How Suppression Occurs

Your inside experience comprises thoughts, emotions, and the outside world. You have become focused on these rather than the light of your seat of awareness. The mind can create thoughts and your body’s senses allow feedback from the outside world. Outside experiences are sometimes bad and sometimes good. We think we can control having less bad and more good.

This leads to resisting negative experiences and clinging to the positive. Neither is allowed to flow through. One is not allowed in and the other is not allowed out. This prevents fully following each new moment. These clinging and resisting impressions are stored in the mind. (In Buddhism they are known as Samskaras). Emotional triggers occur when these samskaras are activated. These stored impressions come from our unique experiences. When life gives us what we want from these stored impressions we feel good. When it doesn’t we feel bad. The cause of suffering is the desires created by these impressions. We use our mental resources and free will to maintain what we want. In doing so, we miss out on the opportunity to be awed by the existence of the moment.

The things that we repress get pushed into our unconsciousness. They are suppressed until they build up enough that they have to be expressed for relief. This expression often leads to further suffering. Suppression blocks our inner energy and unchanneled expression wastes its power. But we have another choice and that is transmutation through letting go.

Surrender, Acceptance and Non-Resistance

Surrender, acceptance, and non-resistance to reality is the spiritual path. Mindfulness is about allowing the awareness of each moment as it is without needed adjustment. When consciousness merges with the object of consciousness it begins a breathtaking new experience of the nature of self – total peace, contentment, and bliss.

Your spiritual journey is supported by the mindfulness meditation that works best for you. This could be watching the mind, using a mantra, watching or counting the breath, or counting with a mala. Instead of using your will to try and maintain what you want, use it to let go.

The heart closes or opens when these unprocessed impressions (Samskaras) are activated. It opens with positive impressions and closes with negative ones. Getting rid of accumulated samskaras is the path to unconditional love. Dreams are one way these impressions (Samskaras) can be released that occurs automatically.

You can intentionally engage with Samskaras by watching the voice inside the head. If you resist a thought you can:
1) positively reframe it or see the gift in it to bring it into a state of allowance
2) use a mantra to eclipse the thought or
3) switch to witness consciousness where you relax and release.
With each practice, you are just the one who notices the thought without being bothered by it.

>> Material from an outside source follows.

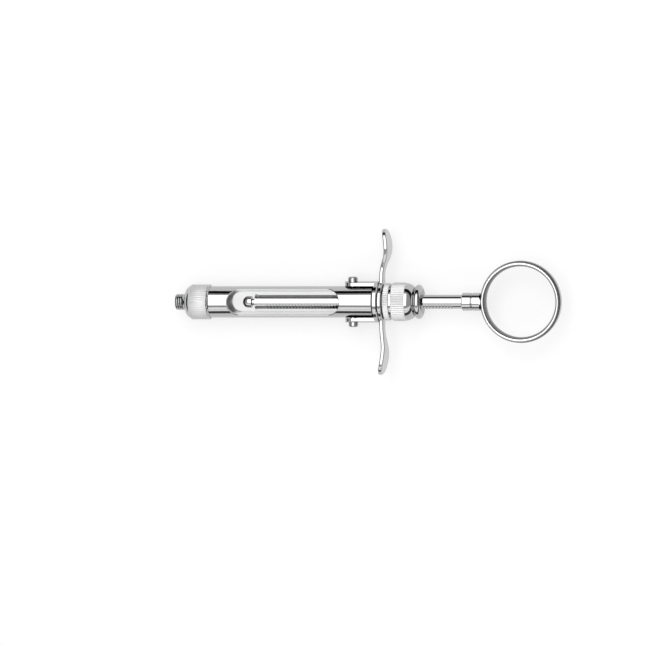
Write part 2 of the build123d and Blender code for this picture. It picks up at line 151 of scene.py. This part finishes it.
def makeCamera(view):
    data = bpy.data.cameras.new("camera")
    camera = bpy.data.objects.new("camera", data)
    bpy.context.scene.collection.objects.link(camera)
    yaw, pitch = view["yaw"], view["pitch"]
    back = Vector((sin(yaw) * cos(pitch), sin(pitch), cos(yaw) * cos(pitch)))
    right = Vector((1, 0, 0)) - back.x * back  # the barrel stays level in the picture
    right.normalize()
    up = back.cross(right)
    turned = Matrix((right, up, back)).transposed().to_4x4()
    camera.matrix_world = Matrix.Translation(view["target"] + back * view["distance"]) @ turned
    data.sensor_width = view["sensor"]
    data.lens = data.sensor_width * view["distance"] / view["frameWidth"]
    data.clip_start = view["distance"] / view["clipRatio"]
    data.clip_end = view["distance"] * view["clipRatio"]
    bpy.context.scene.camera = camera


makeCamera(cameraView)
print("camera made")

# Studio: a pale floor, a broad soft box above and a dark band of room near the horizon
studio = {
    "floorHalf": 0.6,
    "floorColour": (0.9, 0.9, 0.9, 1),
    "whiteShare": 0.65,  # how white the floor is to the camera and in reflections
    "ceiling": 0.55,
    "horizon": 0.05,
    "horizonLean": -0.045,  # the dark band is darker on the side of +Y
    "horizonTop": 0.34,
    "horizonFade": 0.10,
    "panelRadiance": 1.5,  # a bright panel on the side of -Y, placed by Y over Z of the direction
    "panelFar": -3.0,
    "panelNear": -0.78,
    "panelSeam": (-1.52, -1.40),
    "boxHeight": 0.7,
    "boxOffset": 0.20,
    "boxSize": (0.62, 1.15),
    "boxRadiance": 2.3,
}


def between(value, low, high):
    return value.math("GREATER_THAN", low) * value.math("LESS_THAN", high)


def makeFloor(look):
    place = (cameraView["target"].x, 0, cadLow.z)
    bpy.ops.mesh.primitive_plane_add(size=2 * look["floorHalf"], location=place)
    floor = bpy.context.object
    floor.name = "floor"
    material, nodes = newMaterial("floorPaper")
    rays = nodes.add("LightPath")
    seen = nodes.value(rays, "Is Camera Ray").math("MAXIMUM", nodes.value(rays, "Is Glossy Ray"))
    seen = seen.math("MAXIMUM", nodes.value(rays, "Is Transmission Ray"))
    paper = nodes.add("BsdfDiffuse", Color=look["floorColour"])
    white = nodes.add("Emission", Color=(1, 1, 1, 1), Strength=1.0)
    both = nodes.add("MixShader", Fac=seen * look["whiteShare"])
    nodes.tree.links.new(paper.outputs[0], both.inputs[1])
    nodes.tree.links.new(white.outputs[0], both.inputs[2])
    nodes.finish("OutputMaterial", both)
    floor.data.materials.append(material)


def makeRoom(look):
    world = bpy.data.worlds.new("room")
    world.use_nodes = True
    bpy.context.scene.world = world
    nodes = Nodes(world.node_tree)
    around = nodes.add("TexCoord")
    split = nodes.add("SeparateXYZ", Vector=around.outputs["Generated"])
    side, up = nodes.value(split, "Y"), nodes.value(split, "Z")
    band = nodes.add(
        "MapRange",
        {"interpolation_type": "SMOOTHSTEP"},
        Value=up,
        FromMin=look["horizonTop"],
        FromMax=look["horizonTop"] + look["horizonFade"],
        ToMin=side * look["horizonLean"] + look["horizon"],
        ToMax=look["ceiling"],
    )
    slope = side / up
    panel = between(slope, look["panelFar"], look["panelNear"])
    panel = panel * up.math("GREATER_THAN", look["horizonTop"])
    panel = panel * (1 - between(slope, *look["panelSeam"]))
    radiance = nodes.value(band) + panel * (look["panelRadiance"] - look["ceiling"])
    seen = nodes.value(nodes.add("LightPath"), "Is Camera Ray")
    radiance = radiance * (1 - seen) + seen  # past the floor the camera sees white
    sky = nodes.add("Background", Color=(1, 1, 1, 1), Strength=radiance)
    nodes.finish("OutputWorld", sky)


def makeSoftBox(look):
    data = bpy.data.lights.new("softBox", "AREA")
    data.shape = "RECTANGLE"
    data.size, data.size_y = look["boxSize"]
    data.energy = look["boxRadiance"] * pi * data.size * data.size_y  # radiance to power
    lamp = bpy.data.objects.new("softBox", data)
    bpy.context.scene.collection.objects.link(lamp)
    middle = Vector((cameraView["target"].x, 0, 0))
    place = middle + Vector((0, look["boxOffset"], look["boxHeight"]))
    lamp.location = place
    lamp.rotation_mode = "QUATERNION"
    lamp.rotation_quaternion = (middle - place).to_track_quat("-Z", "Y")


makeFloor(studio)
makeRoom(studio)
makeSoftBox(studio)
bpy.context.scene.view_settings.view_transform = "Standard"
print("studio made")

# Threaded stub: the adapter with a V groove wound round its needle stub
thread = {
    "pitch": 0.00075,
    "rootRadius": 0.00249,
    "crestRadius": 0.00295,
    "reach": 0.0001,  # how far the cutter stands out past the crest
    "start": -0.0050,
    "turns": 6,
    "steps": 48,
    "corners": 3,
    "tallness": 1.5,  # a triangle's height in radii
    "weld": 0.000001,
    "smoothAngle": radians(28),
}


def makeThreadCutter(look):
    depth = look["crestRadius"] + look["reach"] - look["rootRadius"]
    radius = depth / look["tallness"]
    bpy.ops.mesh.primitive_circle_add(
        vertices=look["corners"],
        radius=radius,
        fill_type="NOTHING",
        location=(look["start"], look["rootRadius"] + radius, 0),
        rotation=(0, 0, pi),
    )
    cutter = bpy.context.object
    bpy.ops.object.transform_apply(location=True, rotation=True, scale=True)
    winding = cutter.modifiers.new("winding", "SCREW")
    winding.axis = "X"
    winding.screw_offset = look["pitch"]
    winding.iterations = look["turns"]
    winding.steps = look["steps"]
    winding.render_steps = look["steps"]
    bpy.ops.object.modifier_apply(modifier="winding")
    bpy.ops.object.mode_set(mode="EDIT")
    bpy.ops.mesh.select_all(action="SELECT")
    bpy.ops.mesh.fill_holes(sides=look["corners"])
    bpy.ops.mesh.normals_make_consistent(inside=False)
    bpy.ops.object.mode_set(mode="OBJECT")
    return cutter


def makeThreadedAdapter(look):
    source = frame["nodes"]["needle_adapter"]
    bpy.ops.object.select_all(action="DESELECT")
    bpy.context.view_layer.objects.active = source
    source.select_set(True)
    bpy.ops.object.duplicate()
    piece = bpy.context.object
    piece.name = "threadedAdapter"
    for key in [key for key in piece.keys() if key.startswith("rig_")]:
        del piece[key]
    bpy.ops.object.parent_clear(type="CLEAR_KEEP_TRANSFORM")
    bpy.ops.object.mode_set(mode="EDIT")
    bpy.ops.mesh.select_all(action="SELECT")
    bpy.ops.mesh.remove_doubles(threshold=look["weld"])
    bpy.ops.object.mode_set(mode="OBJECT")
    cutter = makeThreadCutter(look)
    bpy.ops.object.select_all(action="DESELECT")
    bpy.context.view_layer.objects.active = piece
    piece.select_set(True)
    cut = piece.modifiers.new("cut", "BOOLEAN")
    cut.operation = "DIFFERENCE"
    cut.solver = "EXACT"
    cut.object = cutter
    bpy.ops.object.modifier_apply(modifier="cut")
    bpy.data.objects.remove(cutter)
    bpy.ops.object.shade_smooth_by_angle(angle=look["smoothAngle"])
    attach(piece, "needle_adapter")
    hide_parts("needle_adapter")
    return piece


threadedAdapter = makeThreadedAdapter(thread)
print("thread cut")

# Polished steel: faint smudges and the lines of the polishing wheel
polished = {
    "colour": (0.46, 0.46, 0.465, 1),
    # painted light: the bore is given a paler colour than the outside
    "boreColour": (0.88, 0.88, 0.885, 1),
    "boreRadius": 0.0,  # no bore, unless a piece gives one
    "boreRoughness": 0.22,
    "roughness": 0.05,
    "smudge": 0.06,
    "smudgeScale": 110.0,
    "smudgeDetail": 3.0,
    "lineStretch": (9000.0, 300.0, 300.0),
    "lineScale": 1.0,
    "lineDetail": 1.0,
    "lineDepth": 0.0000004,
}
polishedNodes = (
    "yoke", "finger_grip", "pull_knob", "piston_rod",
    "harpoon", "ring_nut", "lock_sleeve",
)
boredSteel = dict(polished, boreRadius=0.00482)  # inside its bore the barrel is honed, not buffed, and paler in colour: the paler colour is painted light
screwSteel = dict(polished, colour=(0.42, 0.42, 0.43, 1), roughness=0.12)
ringSteel = dict(  # painted highlight on its rounded edges, painted dark reflections on its walls
    polished,
    middle=0.12305,
    middleRadius=0.01375,
    outerRadius=0.01495,
    edgeHeight=0.0027,
    edgeColour=(0.75, 0.75, 0.755, 1),
    wallColour=(0.15, 0.15, 0.152, 1),
    lineHeight=0.0014,
    lineColour=(0.07, 0.07, 0.071, 1),
)

# Knurled steel: satin inside the band that runs from front to rear, polished outside it, with
# painted shade darkening one groove
knurled = {
    "colour": (0.46, 0.46, 0.465, 1),
    "bandColour": (0.69, 0.69, 0.695, 1),
    "bandMetal": 0.55,
    "recessColour": (0.06, 0.06, 0.062, 1),
    "satin": 0.50,
    "polish": 0.08,
    "grain": 0.08,
    "grainScale": 2600.0,
    "grainDetail": 2.0,
    "grainDepth": 0.000004,
}
knurledBands = {  # front and rear of the satin band; front, rear and radius of a groove darkened with painted shade
    "grip_lock_ring": ((0.0734, 0.0755), (0.0730, 0.07345, 0.0065)),
    "spring_housing": ((0.0763, 0.0814), (0.0754, 0.0756, 0.0065)),
}
adapterBand = ((0.0018, 0.0084), (-0.0040, -0.0001, 0.0027))  # its painted shade lies in the thread's root

# Drawn wire, turned brass and black rubber
wire = dict(polished, colour=(0.40, 0.40, 0.41, 1), roughness=0.25)
brass = dict(polished, colour=(0.62, 0.45, 0.20, 1), roughness=0.22)
rubber = {
    "colour": (0.03, 0.03, 0.03, 1),
    "roughness": 0.55,
    "grain": 0.2,
    "grainScale": 900.0,
    "grainDetail": 2.0,
}
colourOutput = 2  # of the Mix node, whose first two are for numbers and vectors


def fromAxis(nodes, place):  # distance from the barrel's axis
    split = nodes.add("SeparateXYZ", Vector=place)
    across = nodes.value(split, "Y")
    up = nodes.value(split, "Z")
    return (across * across + up * up).math("SQRT")


def mixColours(nodes, factor, first, second):
    mixed = nodes.add("Mix", {"data_type": "RGBA"}, Factor=factor, A=first, B=second)
    return nodes.value(mixed, colourOutput)


def ringPaintedReflections(nodes, place, colour, look):  # painted dark reflections on the inner wall and in a line round the outer wall, painted highlight on the edges
    split = nodes.add("SeparateXYZ", Vector=place)
    along = nodes.value(split, "X") - look["middle"]
    across = nodes.value(split, "Y")
    height = nodes.value(split, "Z").math("ABSOLUTE")
    radius = (along * along + across * across).math("SQRT")
    inner = radius.math("LESS_THAN", look["middleRadius"])
    outer = radius.math("LESS_THAN", look["outerRadius"]) - inner
    edge = height.math("GREATER_THAN", look["edgeHeight"])
    # painted reflections: dark inner wall, dark line round the outer wall, pale highlight on the
    # edges
    colour = mixColours(nodes, inner, colour, look["wallColour"])
    line = outer * height.math("GREATER_THAN", look["lineHeight"])
    colour = mixColours(nodes, line, colour, look["lineColour"])
    return mixColours(nodes, edge * (inner + outer), colour, look["edgeColour"])


def polishedSteel(name, look, paintedLight=None):
    material, nodes = newMaterial(name)
    place = nodes.add("TexCoord").outputs["Object"]
    smudges = nodes.add(
        "TexNoise", Vector=place, Scale=look["smudgeScale"], Detail=look["smudgeDetail"]
    )
    stretched = nodes.add("Mapping", Vector=place, Scale=look["lineStretch"])
    lines = nodes.add(
        "TexNoise",
        Vector=stretched.outputs[0],
        Scale=look["lineScale"],
        Detail=look["lineDetail"],
    )
    bump = nodes.add("Bump", Height=nodes.value(lines), Distance=look["lineDepth"])
    bore = fromAxis(nodes, place).math("LESS_THAN", look["boreRadius"])
    # painted light: inside the bore the colour is paler
    colour = mixColours(nodes, bore, look["colour"], look["boreColour"])
    if paintedLight:
        colour = paintedLight(nodes, place, colour, look)
    roughness = nodes.value(smudges) * look["smudge"] + look["roughness"]
    shader = nodes.add(
        "BsdfPrincipled",
        BaseColor=colour,
        Metallic=1.0,
        Roughness=roughness + bore * look["boreRoughness"],
        Normal=bump.outputs[0],
    )
    nodes.finish("OutputMaterial", shader)
    return material


def knurledSteel(name, look, band, shadedGroove):
    material, nodes = newMaterial(name)
    place = nodes.add("TexCoord").outputs["Object"]
    along = nodes.value(nodes.add("SeparateXYZ", Vector=place))
    inside = between(along, *band)
    colour = mixColours(nodes, inside, look["colour"], look["bandColour"])
    front, rear, radius = shadedGroove
    # painted shade: the groove is darkened in the colour, standing in for the shadow in the gap
    dark = between(along, front, rear) * fromAxis(nodes, place).math("LESS_THAN", radius)
    colour = mixColours(nodes, dark, colour, look["recessColour"])
    grain = nodes.add(
        "TexNoise", Vector=place, Scale=look["grainScale"], Detail=look["grainDetail"]
    )
    speckle = nodes.value(grain) * look["grain"]
    bump = nodes.add("Bump", Height=nodes.value(grain) * inside, Distance=look["grainDepth"])
    shader = nodes.add(
        "BsdfPrincipled",
        BaseColor=colour,
        Metallic=1 - inside * (1 - look["bandMetal"]),
        Roughness=inside * (speckle + look["satin"] - look["polish"]) + look["polish"],
        Normal=bump.outputs[0],
    )
    nodes.finish("OutputMaterial", shader)
    return material


def blackRubber(name, look):
    material, nodes = newMaterial(name)
    place = nodes.add("TexCoord").outputs["Object"]
    grain = nodes.add(
        "TexNoise", Vector=place, Scale=look["grainScale"], Detail=look["grainDetail"]
    )
    shader = nodes.add(
        "BsdfPrincipled",
        BaseColor=look["colour"],
        Roughness=nodes.value(grain) * look["grain"] + look["roughness"],
    )
    nodes.finish("OutputMaterial", shader)
    return material


def dress(piece, material):
    piece.data.materials.clear()
    piece.data.materials.append(material)


for name in polishedNodes:
    dress(frame["nodes"][name], polishedSteel("polishedSteel", polished))
dress(frame["nodes"]["barrel"], polishedSteel("barrelSteel", boredSteel))
# the thumb ring's highlights and dark reflections are painted into its colour
dress(frame["nodes"]["thumb_ring"], polishedSteel("ringSteel", ringSteel, ringPaintedReflections))
for name in ("left_hinge_screw", "right_hinge_screw"):
    dress(frame["nodes"][name], polishedSteel("screwSteel", screwSteel))
for name, zones in knurledBands.items():
    dress(frame["nodes"][name], knurledSteel("knurledSteel", knurled, *zones))
for name in ("return_spring", "thrust_washer"):
    dress(frame["nodes"][name], polishedSteel("springSteel", wire))
dress(frame["nodes"]["guide_bush"], polishedSteel("bushBrass", brass))
dress(frame["nodes"]["rod_seal"], blackRubber("sealRubber", rubber))
dress(threadedAdapter, knurledSteel("adapterSteel", knurled, *adapterBand))
print("finishes given")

The heart is like a symphony of high and low notes with you bearing witness to the music of life. Similar to meditative practice with thoughts, you need to allow the emotions to flow through whether good or bad. The heart will do the work of purification automatically if you just relax behind it.

Transmutation

The emotions and thoughts that spring up are non-personal. So if you want to intentionally do something about the thought or feeling, just relax. You are not the disturbance.

As you expand and grow spiritually, your range of comfort with the outside world will grow allowing you to handle more of the moments passing before you. You will be witness to the things you can’t control without being bothered by them, e.g. weather, traffic, or economic climate. In parallel, you can handle more of the range of the emotions of your heart.

Eventually, your mind is free to think and your heart free to feel. These experiences have no memory as everyone’s mindset and emotional set just is. When each experience passes through fully, you naturally know how to deal with similarly occurring circumstances.

Blocked energy will rise with the pain that it was stored as. The process of transmutation is to relax and allow it to pass. This cleanses whatever was causing the blockage.

As blockages thin you can increasingly feel love as a natural force feeding you from inside. Relationships will naturally shift to being of service. The flow will come and go and eventually be sustained. You become open to the flow of source (Shakti) moving through you. Then you have the opportunity to follow it to its source.

Transmutation occurs by letting go of the lower self. This opens the flow of higher energy and then you surrender to this higher energy. This moves you from consciously observing the Shakti flow to being one with it.

Michael Singer eloquently describes how to engage in this process. This is a handbook for coaching yourself through it. You are not what you think or feel and can let thoughts and feelings arise and pass. Ultimately you choose what to focus on. If you want to turn into any particular thought and feeling as a means to an end you can. Otherwise, interact with them transiently allowing both objectively good and bad to come and go.